Manqueraient aussi des objectifs de réduction de la demande, à travers des politiques publiques ambitieuses, poursuit la directrice de REN21. En outre, celle-ci note que de nombreuses subventions aux combustibles fossiles ont été mises en place pendant la crise, parmi lesquelles des remises à la pompe non ciblées vers les ménages dans le besoin.
Par ailleurs, dans le secteur des bâtiments, malgré les avancées, la plupart des objectifs « ont été limités aux nouveaux bâtiments résidentiels et principalement pour les chauffe-eau solaires ou les installations solaires sur les toits », selon REN21. « On pourrait dire : installez des pompes à chaleur et du solaire sur vos toits, avec d’importants dispositifs d’accompagnement. Mais ça n’arrive pas encore, ou très peu », considère Rana Adib.

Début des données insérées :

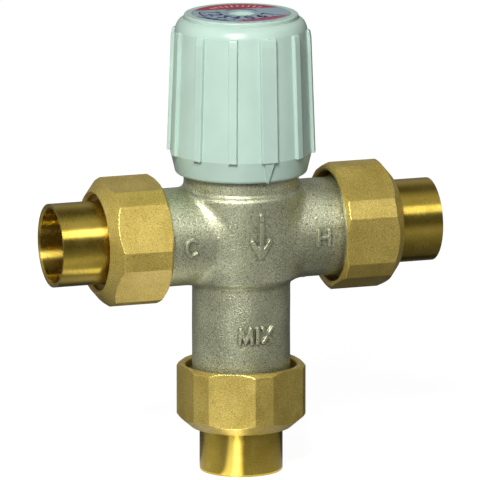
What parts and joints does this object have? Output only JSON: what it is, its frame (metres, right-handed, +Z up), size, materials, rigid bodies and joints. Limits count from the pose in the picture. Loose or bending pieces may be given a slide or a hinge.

Enfin, pour l’industrie, l’électrification se heurte à des défis physiques liés aux processus à haute température, tels que la fabrication de l’acier ou la production de ciment, note REN21. Pour de nombreux procédés, l’hydrogène bas carbone est ainsi identifié comme une solution plus adaptée. Mais là aussi, les progrès restent limités en raison de « coûts de production élevés », d’un « manque de subventions », de la « perception de risque élevé » de la part du secteur financier, ou encore du « manque de normes cohérentes ».